Poi i momenti immediatamente successivi: “Tanti amici e conoscenti di Cabernardi subito intorno a noi. Sapevano dello stalking violento di Eder Guidarelli verso mio figlio Marcello ed hanno capito subito la tragedia che ci stava colpendo… e poi le telefonate. E poi il viaggio di ritorno a Ferrara grazie a due carissimi amici che ci hanno accompagnato con due auto. Per tutto il viaggio avevo notizie da Enrico che cercava in qualche modo di tranquillizzarmi perché era stato emesso un mandato di cattura dalla polizia spagnola e che stavano per arrestare Eder Guifdarelli. All’arrivo a Ferrara davanti alla casa dell’assassino vedo la sua auto parcheggiata e non capisco più nulla. Mi viene spiegato che ha preso quella della sorella. Mille pensieri, un dolore lancinante, non sapevo cosa stavo vivendo e speravo, speravo che Marci in quel tragico momento fosse ubriaco in modo da non rendersi conto di ciò che gli stava succedendo. Invece dall’autopsia risulta che sono passati ben venti minuti prima di morire. Una enormità.

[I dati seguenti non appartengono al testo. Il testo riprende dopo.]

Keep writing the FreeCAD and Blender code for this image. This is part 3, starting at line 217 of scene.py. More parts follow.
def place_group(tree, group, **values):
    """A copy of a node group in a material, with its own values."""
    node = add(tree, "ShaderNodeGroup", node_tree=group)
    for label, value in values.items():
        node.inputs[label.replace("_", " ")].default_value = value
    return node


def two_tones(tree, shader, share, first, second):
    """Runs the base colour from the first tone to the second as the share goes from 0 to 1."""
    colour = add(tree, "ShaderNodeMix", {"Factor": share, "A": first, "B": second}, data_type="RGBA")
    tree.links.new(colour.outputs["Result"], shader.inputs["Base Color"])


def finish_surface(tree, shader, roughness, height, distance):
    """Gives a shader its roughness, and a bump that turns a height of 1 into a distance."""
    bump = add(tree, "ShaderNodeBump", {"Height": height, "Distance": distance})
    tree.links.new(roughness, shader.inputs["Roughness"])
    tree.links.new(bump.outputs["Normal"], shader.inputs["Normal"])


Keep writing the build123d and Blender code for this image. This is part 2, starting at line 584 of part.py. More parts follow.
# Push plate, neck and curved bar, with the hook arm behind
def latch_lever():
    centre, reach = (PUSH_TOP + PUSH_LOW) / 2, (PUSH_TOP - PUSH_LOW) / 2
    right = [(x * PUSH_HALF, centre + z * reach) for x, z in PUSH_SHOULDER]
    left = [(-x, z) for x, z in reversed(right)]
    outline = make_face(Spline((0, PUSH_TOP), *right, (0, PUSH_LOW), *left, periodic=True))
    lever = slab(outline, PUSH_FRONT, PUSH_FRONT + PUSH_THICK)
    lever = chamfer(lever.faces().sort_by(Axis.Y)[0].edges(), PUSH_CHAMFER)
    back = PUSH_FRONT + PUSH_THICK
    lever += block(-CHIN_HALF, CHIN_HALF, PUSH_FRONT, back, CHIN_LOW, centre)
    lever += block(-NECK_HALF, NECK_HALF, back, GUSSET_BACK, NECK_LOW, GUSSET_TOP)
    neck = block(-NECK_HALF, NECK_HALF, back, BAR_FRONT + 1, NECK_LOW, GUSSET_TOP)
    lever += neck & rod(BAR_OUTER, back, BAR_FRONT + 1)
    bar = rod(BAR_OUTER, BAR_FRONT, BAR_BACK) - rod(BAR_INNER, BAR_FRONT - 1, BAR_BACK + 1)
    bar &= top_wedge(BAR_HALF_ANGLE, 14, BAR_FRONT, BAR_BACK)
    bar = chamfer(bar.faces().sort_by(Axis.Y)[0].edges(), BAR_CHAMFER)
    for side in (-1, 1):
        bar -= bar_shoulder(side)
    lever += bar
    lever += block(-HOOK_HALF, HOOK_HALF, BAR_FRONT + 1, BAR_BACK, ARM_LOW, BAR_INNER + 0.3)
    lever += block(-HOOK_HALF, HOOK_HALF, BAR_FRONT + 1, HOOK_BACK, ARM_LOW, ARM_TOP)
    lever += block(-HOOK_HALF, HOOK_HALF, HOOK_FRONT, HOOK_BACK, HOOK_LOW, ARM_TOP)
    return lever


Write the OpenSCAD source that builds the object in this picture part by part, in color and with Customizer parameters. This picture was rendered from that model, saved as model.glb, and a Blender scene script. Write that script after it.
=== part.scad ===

Chissà se ci ha chiamato, chissà se ha chiesto il nostro aiuto come ha fatto durante la terza aggressione sotto casa nostra. Era solo con il suo assassino che temeva, solo e indifeso. A Ferrara, dopo la mezzanotte (non ricordo effettivamente l’ora in cui siamo arrivati) c’era tanta gente che ci aspettava, parenti, amici… tante persone.

“Ma quegli stessi giorni – lamenta la mamma di Marcello – i contatti con il Consolato di Valencia e di Barcellona erano tenuti esclusivamente da mio marito, telefonicamente e via mail. Soli. Eravamo soli. Il “Comune” non ha fatto nulla, non ci ha aiutato nonostante io fossi ben conosciuta in quell’ambiente. Mio marito da solo ha tenuto i contatti con le onoranze funebri valenciane tramite un interprete. E il corpo di mio figlio è potuto ritornare in Italia solo dopo aver pagato 9000 euro per il trasporto. L’auto funebre era guidata da due giovani, un ragazzo e una ragazza. Ci hanno consegnato una busta: dentro l’anello nero che mio figlio portava il giorno dell’omicidio e che ora indosso sempre, la sua carta di identità e due braccialettini in cotone che portava alla caviglia… dei suoi effetti personali a tutt’oggi non abbiamo avuto altro. Insieme al corpo di Marcello sei scatole a lui intestate e numerate con tutti i suoi abiti e piccole altre cose, ben ordinati, che aveva nella sua camera a Valencia. Li avevano preparati i suoi amici con un ordine quasi maniacale. Un gesto preziosissimo fatto con amore. Dalla Spagna spessissimo ricevo ricordi, fotografie, apprezzamenti riguardanti Marcello. Adoro tutti i suoi amici spagnoli anche se non li conosco”.

Ma lo strazio di Roberta Previati non finisce qui, continua anche dopo l’arrivo della salma del figlio ucciso. “Quindi finalmente – racconta – arriva mio figlio ma il Pm decide di trattenere il suo corpo per una ulteriore autopsia. Volevamo che Marcello riposasse per sempre in pace ma abbiamo dovuto aspettare tanto tempo. Non ricordo nemmeno più il giorno del funerale. Il feretro è stato scortato dalla Polizia Municipale dalla camera mortuaria di Cona alla parrocchia di Pontelagoscuro. Tanta tanta gente, tanti giovani. Ma io ero inebetita. Anche da Cabernardi tante persone persino con lo stendardo della Miniera dello Zolfo. Ho voluto che fosse letta la lettera che Marcello mi ha inviato il 1° giugno 2017. Sembrava quasi che sentisse che qualcosa di grave stava per succedere. Quella lettera per noi è diventata il suo testamento. Caro caro Marcello. Poi Enrico, il suo amico, ha letto un suo personale ricordo così come un amico di Cabernardi”.

Oggi, nel giorno dell’anniversario della morte di Marcello, la sofferenza di mamma Roberta non si è attenuata: “Come dimenticare tutto questo dolore, come rassegnarsi alla perdita di un figlio, avvenuta in questo modo. Vado a salutare Marcello tutti i giorni al cimitero, così come tutti i giorni gli telefonavo. Ma ora non ci parla più, non ci manda più messaggini, non mi dice più di stare tranquilla, non gli mando più le fotografie del suo amatissimo nipotino. Una tragedia che non finirà mai per noi. Ed ora ho voglia di lasciare per sempre la mia casa, custode per anni delle nostre vite e dei nostri ricordi. Ma non riesco più a rientrare a casa passando dal portone principale tanto è vivo il ricordo della terza aggressione di Eder Guidarelli su mio figlio, delle grida di mio figlio che ci chiamava, del sangue che ha perso. Tanto tanto sangue”.